FIG. 3 is an exploded perspective view showing the outdoor apparatus of the air conditioner according to the first embodiment of the present invention.

FIG. 4 is a vertical sectional view showing an outdoor heat exchanger of the air conditioner according to the first embodiment of the present invention.

FIG. 5 is a vertical sectional view showing an outdoor heat exchanger of an air conditioner according to a second embodiment of the present invention.

FIG. 6 is a view seen in an arrow D direction of FIG. 5.

DESCRIPTION OF EMBODIMENTS

Hereinafter, embodiments of the present invention are described with reference to the drawings. FIG. 1 is a circuit diagram showing a refrigeration cycle of an air conditioner according to a first embodiment. An air conditioner 1 has an indoor apparatus 10 disposed indoors and an outdoor apparatus 20 disposed outdoors. In the air conditioner 1, a compressor 21, which flows a refrigerant in a refrigerant pipe 2 and operates a refrigeration cycle, is disposed in the outdoor apparatus 20.

The outdoor apparatus 20 is provided therein with: a four-way valve 22 connected to the compressor 21; an outdoor heat exchanger 23; an expansion valve 24; and an outdoor fan 25. The indoor apparatus 10 is provided therein with: an indoor heat exchanger 13; and an indoor fan 15. In the indoor heat exchanger 13 and outdoor heat exchanger 23, many fins 30 (see FIG. 4) are fixed to the refrigerant pipe 2 to be close to one another, and perform heat exchange with air that passes through between the fins 30.

The compressor 21 is connected to one end of the outdoor heat exchanger 23 and one end of the indoor heat exchanger 13 via the four-way valve 22 by means of the refrigerant pipe 2. The other ends of the outdoor heat exchanger 23 and indoor heat exchanger 13 are connected via the expansion valve 24 by means of the refrigerant pipe 2. Besides, a heat pipe 26 disposed in a lower portion of the outdoor heat exchanger 23 is formed by the refrigerant pipe 2 between the expansion valve 24 and the indoor heat exchanger 13.
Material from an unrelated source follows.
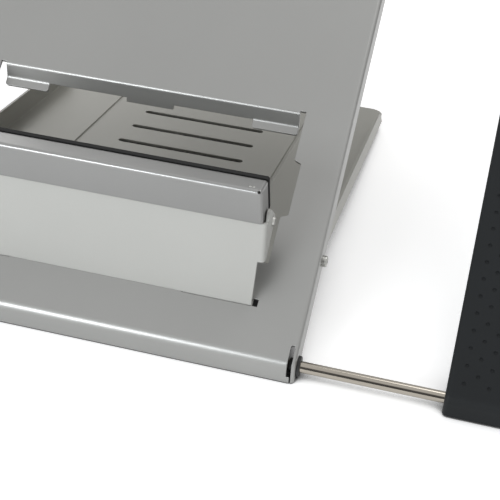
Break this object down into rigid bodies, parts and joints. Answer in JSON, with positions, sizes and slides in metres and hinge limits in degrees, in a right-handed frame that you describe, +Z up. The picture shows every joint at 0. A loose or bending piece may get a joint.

The outdoor fan 25 is disposed to oppose the outdoor heat exchanger 23. By driving the outdoor fan 25, outdoor air is supplied to the outdoor heat exchanger 23 and the heat exchange between the outdoor heat exchanger 23 and the outdoor air is promoted. The air performing the heat exchange with the outdoor heat exchanger 23 is exhausted to outside via an air outlet (not shown) that faces the outdoor fan 25 and opens from the outdoor apparatus 20.

The indoor fan 15 and the indoor heat exchanger 13 are disposed in an air path (not shown) formed in the indoor apparatus 10. By driving the indoor fan 15, indoor air flows into the air path to be supplied to the indoor heat exchanger 13, and the heat exchange is performed between the air flowing in the air path and the indoor heat exchanger 13. The air performing the heat exchange with the indoor heat exchanger 13 is sent into a room via an air outlet (not shown) that opens from the indoor apparatus 10.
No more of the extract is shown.